What are your values? Simply put, they are those things you value or have value for you; they are the important things. It is wise to decide what is major and what is minor on your importance scale and then learn how to separate the majors from the minors. You’ve heard me say it in my seminars, but a lot of people don’t do well simply because they major in minor things. Don’t allow yourself to fall into this trap and waste time on things that are not of value to you. Instead, invest in things that will bring you pleasure, joy and fulfillment.
So how do we make sure we live out our priorities? Here is a very simple, yet powerful, way to get started and to move forward with your priorities.
First, you must know what your priorities are. If you haven’t already, stop and take a few minutes to list them in the workbook. This list should include your priorities in all areas of your life.
Second, group them into areas.
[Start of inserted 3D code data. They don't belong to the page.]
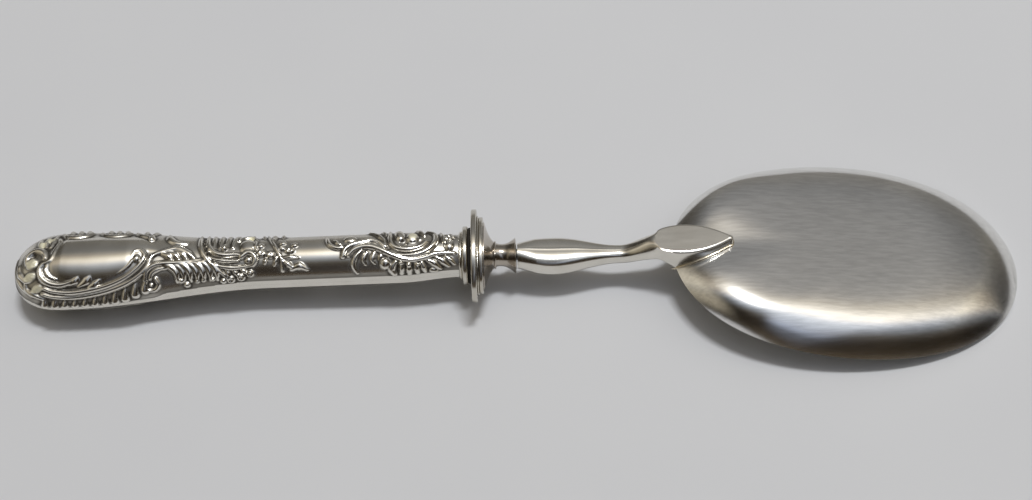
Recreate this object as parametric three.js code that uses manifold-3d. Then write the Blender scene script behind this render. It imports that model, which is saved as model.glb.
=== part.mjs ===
import * as THREE from 'three';
import Module from 'manifold-3d';

// Ice cream server, lying face down: the bowl's back is up, its tip and the handle's butt touch the table.
// Millimetres. +X runs from the butt to the bowl's tip, +Z is up, and z = 0 is the table.

// Handle, two stamped half shells. Each has a plain upright band beside the seam, a crease, then a vault.
const handleLength = 115.5;
const noseLength = 13;
const noseFullness = 2.2;
const buttHalfWidth = 11.1;
const buttHalfThickness = 7.85;
const waistHalfWidth = 6.5;
const waistHalfThickness = 6.3;
const mouthHalfWidth = 5.4;
const mouthHalfThickness = 5.3;
const shoulderStart = 16;
const shoulderLength = 50;
const mouthTaperLength = 15;
const bandAtButt = 0.95;
const bandAtWaist = 1.6;
const shellWall = 0.5;
const seamGap = 0.1;
const cartoucheRise = 1;
const cartoucheMiddle = 23.5;
const cartoucheHalfLength = 13.2;
const cartoucheNearReach = 8.4;
const cartoucheFarReach = 6.2;
const cartoucheRoundness = 0.45;

// Ferrule, a turned collar soldered into the handle's mouth
const sleeveLength = 3;
const sleeveWall = 0.7;
const ferruleBeadWidth = 0.9;
const ferruleBeadProud = 0.9;
const ferruleRingWidth = 1.35;
const ferruleHalfWidth = 7.9;
const ferruleHalfHeight = 6.95;

// Cement that fills the handle and shows in the joint
const cementJointWidth = 0.85;
const cementHalfWidth = 7.6;
const cementHalfHeight = 6.7;

// Guard, two oval plates with a step ring between them
const largePlateThickness = 1.4;
const largePlateHalfWidth = 13;
const largePlateHalfHeight = 9.5;
const stepRingThickness = 0.4;
const stepRingHalfWidth = 11;
const stepRingHalfHeight = 8.4;
const smallPlateThickness = 1.1;
const smallPlateHalfWidth = 10.7;
const smallPlateHalfHeight = 8;
const plateEdgeRound = 0.35;
const guardAboveTable = 1.9;
const restBehindNose = 4.5;

// Trumpet collar and spool: one hollow sweep from the small plate to the neck and out to a knife edge
const trumpetLength = 2.65;
const trumpetBaseHalfWidth = 9.1;
const trumpetBaseHalfHeight = 7.3;
const trumpetLip = 0.25;
const neckReach = 4.7;
const neckRadius = 2.85;
const neckFlare = 2.9;
const spoolLength = 5.7;
const spoolEdgeRadius = 4.6;
const spoolFlare = 1.9;
const spoolBeadProud = 0.12;
const spoolBeadWidth = 0.5;
const spoolGroove = 0.35;
const spoolSag = 0.55;

// Stem, forged in one with its leaf-shaped pad
const stemStartRadius = 3.25;
const bellyHalfWidth = 4.7;
const bellyHalfHeight = 3.5;
const bellyLength = 9.2;
const taperLength = 17.3;
const taperRadius = 2.1;
const startDrop = 0.65;
const bellyDrop = 1.3;
const riseDrop = 1;
const riseLength = 9.2;
const riseFlatOnset = 6;
const facetLength = 18.7;
const facetHalfWidth = 4.2;
const facetWidestAt = 0.45;
const facetBluntness = 1.4;
const facetTipHalfWidth = 0.35;
const leastFlat = 0.05;
const facetTilt = 0.019;
const facetAboveHeelRim = 5.85;
const padFlare = 0.22;
const padCrisp = 0.12;
const padSettle = 7;
const padBellyHalfWidth = 3.2;
const padEndDrop = 1.2;
const padEndReach = 0.8;

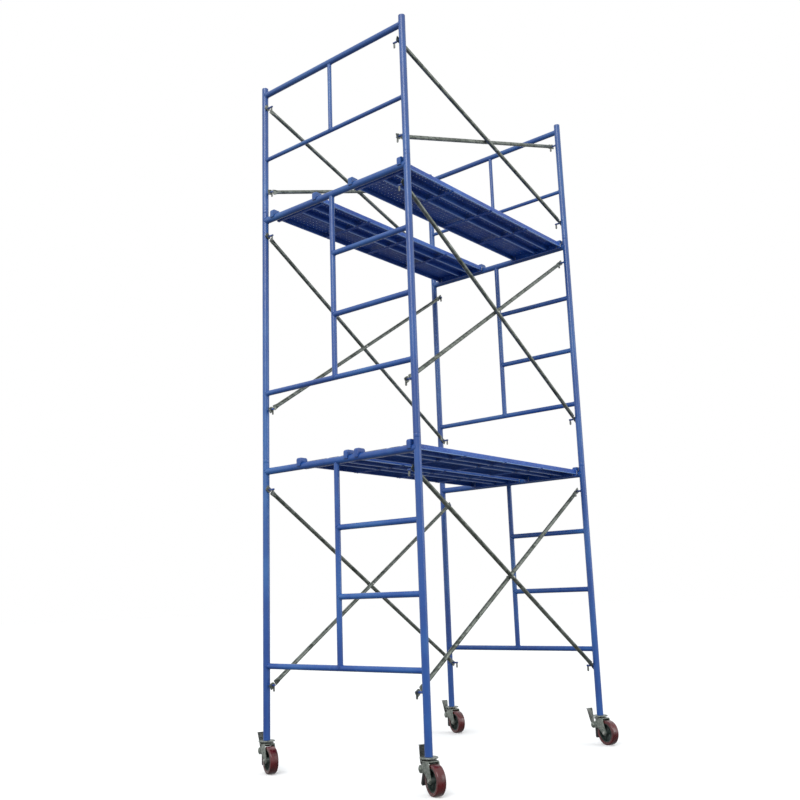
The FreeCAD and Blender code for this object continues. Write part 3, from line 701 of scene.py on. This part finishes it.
def perforated(shape, y_from, y_to, x_from, x_to):
    """Sheet with rows of small raised, pierced dimples."""
    columns = max(1, round((y_to - y_from) / PERFORATION))
    rows = max(1, round((x_to - x_from) / PERFORATION))
    dy, dx = (y_to - y_from) / columns, (x_to - x_from) / rows
    turns = angles(8)
    edge = cell_edge(turns, dx / 2, dy / 2)
    top, bottom, rise = DECK_TOP, DECK_TOP - SHEET, 2.4 * MM
    levels = ((8.6 * MM, top), (3.6 * MM, top + rise), (2.2 * MM, bottom + rise), (8.0 * MM, bottom))
    for row in range(rows):
        for column in range(columns):
            cx = x_from + (row + 0.5) * dx
            cy = y_from + (column + 0.5) * dy
            rings = [[Vector((cx + a, cy + b, top)) for a, b in edge]]
            for radius, z in levels:
                rings.append([Vector((cx + radius * math.cos(a), cy + radius * math.sin(a), z))
                              for a in turns])
            rings.append([Vector((cx + a, cy + b, bottom)) for a, b in edge])
            shape.loft(rings)


def hook_outline(sign):
    """Side view of a hook: over the header tube, with a rounded shoulder and nose."""
    saddle, nose, tip, crown = 21.8 * MM, 29 * MM, -3 * MM, 50 * MM
    back_round, nose_round = 14 * MM, 15 * MM
    back = -(BAY / 2 - PLANK_HALF_LENGTH + 6 * MM)
    turn = math.degrees(math.asin(-tip / saddle))
    outline = [(back, tip), (back, crown - back_round - 2 * MM)]
    outline += arc((back + back_round, crown - back_round), back_round, 170, 90, 5)
    outline += arc((nose - nose_round, crown - nose_round), nose_round, 90, 0, 7)
    outline += [(nose, tip)]
    outline += arc((0, 0), saddle, -turn, 180 + turn, 18)
    return [(sign * a, b) for a, b in outline]


def plank(name):
    """One hook-on plank: dimpled deck, folded edges, ribs, ends, stiffeners and hooks."""
    low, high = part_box(name)
    centre = Vector(((low.x + high.x) / 2, (low.y + high.y) / 2, low.z - END_BOTTOM))
    deck, rubs_and_highlights, steel, hooks, marks = Shape(), Shape(), Shape(), Shape(), Shape()
    ends = (-PLANK_HALF_LENGTH, PLANK_HALF_LENGTH)
    for sign in (-1, 1):
        fold(deck, side_line(sign), SHEET, *ends)
        # painted highlight along the bottom of each lip
        highlight_strip(rubs_and_highlights, sign * (PLANK_HALF_WIDTH - LIP / 2), LIP / 2 - 1 * MM, EDGE_BOTTOM)
    for rib in RIBS:
        fold(deck, rib_line(rib), SHEET, *ends)
        # painted highlight along the bottom of each rib
        highlight_strip(rubs_and_highlights, rib, RIB_HALF - 2.5 * MM, RIB_BOTTOM)
    rib_rim, edge_fold = 5.2 * MM, 12.8 * MM
    rim, edge = RIB_HALF + rib_rim, PLANK_HALF_WIDTH - edge_fold
    stops = [-edge] + [rib + side for rib in RIBS for side in (-rim, rim)] + [edge]
    for y_from, y_to in zip(stops[::2], stops[1::2]):
        perforated(deck, y_from, y_to, *ends)
    inside = PLANK_HALF_WIDTH - SHEET
    for sign in (-1, 1):
        end_channel(steel, sign, inside)
        for y in (-HOOK_OFFSET, HOOK_OFFSET):
            hooks.prism(hook_outline(sign), Vector((sign * BAY / 2, y, 0)), X, Z, HOOK_WIDTH)
            hook_weld(marks, sign, y)
    for step in (-1, 0, 1):
        stiffener(steel, marks, step * STIFFENER_SPACING)
    for shape in (deck, rubs_and_highlights, steel, hooks, marks):
        shape.transform(Matrix.Translation(centre))
    piece(f"deck_{name}", deck, PLANK_PAINT, name, [name], sharp=40)
    # the pale skins on rib and lip bottoms are a painted highlight
    piece(f"rubbed_{name}", rubs_and_highlights, HIGHLIGHT_PAINT, name, sharp=40)
    piece(f"ends_{name}", steel, PLANK_PAINT, name, bevel=0.9 * MM)
    piece(f"hooks_{name}", hooks, FRAME_PAINT, name, bevel=3.6 * MM, sharp=50)
    piece(f"welds_{name}", marks, WELD, name, sharp=80)


def end_channel(shape, sign, inside):
    """Channel across the plank's end, with its lower flange turned inward."""
    face, under = PLANK_HALF_LENGTH - SHEET, DECK_TOP - SHEET
    foot, flange, thick, proud = END_BOTTOM, 16 * MM, 2.4 * MM, 1.4 * MM
    front, back = face + proud, face + proud - thick
    outline = [(front, under), (back, under), (back, foot + thick),
               (face - flange, foot + thick), (face - flange, foot), (front, foot)]
    shape.prism([(sign * a, b) for a, b in outline], ORIGIN, X, Z, 2 * inside)


def hook_weld(shape, sign, y):
    """Short fillet welds where a hook's side plates meet the end channel."""
    face, beside = sign * (PLANK_HALF_LENGTH - 3.2 * MM), HOOK_WIDTH / 2 + 2 * MM
    for offset in (-beside, beside):
        start, end = Vector((face, y + offset, 22 * MM)), Vector((face, y + offset, -8 * MM))
        line_weld(shape, start, end, 2.0 * MM)


def line_weld(shape, start, end, radius):
    """A straight run of weld with rippled thickness and rounded ends."""
    run = (end - start).normalized()
    ripple_length, ripple, ripple_turn, end_share = 2.2 * MM, 0.25, 1.9, 0.35
    steps = max(4, round((end - start).length / ripple_length))
    across, up = basis(run)
    rings = []
    for i in range(steps + 1):
        share = i / steps
        size = radius * (end_share if i in (0, steps) else 1 + ripple * math.sin(i * ripple_turn))
        rings.append([start.lerp(end, share) + (across * math.cos(a) + up * math.sin(a)) * size
                      for a in angles(WELD_SIDES)])
    shape.loft(rings, caps=True)


def stiffener(shape, marks, x):
    """Strap across the underside, dished along its middle and tacked to lips and ribs."""
    half, low, high = STIFFENER_HALF, STIFFENER_BOTTOM, STIFFENER_TOP
    reach = PLANK_HALF_WIDTH - LIP + 1 * MM
    border, slope, dish = 4 * MM, 2 * MM, 3 * MM
    right = [(half - border - slope, low + dish), (half - border, low), (half, low), (half, high)]
    outline = [(-a, b) for a, b in reversed(right)] + right
    shape.prism(outline, Vector((x, 0, 0)), X, Z, 2 * reach)
    inset, rib_side, weld_half, weld_radius = 3 * MM, RIB_HALF + 2 * MM, 6 * MM, 1.7 * MM
    tacks = [inset - reach, reach - inset]
    tacks += [rib + side for rib in RIBS for side in (-rib_side, rib_side)]
    for y in tacks:
        for side in (-half, half):
            at = Vector((x + side, y, low + 1.5 * MM))
            line_weld(marks, at - Y * weld_half, at + Y * weld_half, weld_radius)


for node_name in sorted(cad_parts):
    if node_name.startswith("plank_"):
        plank(node_name)


# ---------------------------------------------------------------- casters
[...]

For example, work, family, hobbies, health, etc.
Third, under each category, put them into order of importance, from most important to least important.
Fourth, stay tuned next week, when we’ll specifically talk about how to look at the time you currently spend and how to take these priorities and put them into a fully functional schedule that will empower you to live them out. (Here’s a preview: Begin to spend the majority of your time on those things that are at the top of each of your priority lists. Do them first and leave things that are less important for later. Focus your time on those priorities you have established.)
Basically, this is the idea of a simple priority task list. Figure out what is important, put them in order, start with the most important, and move down the list—simple but powerfully profound.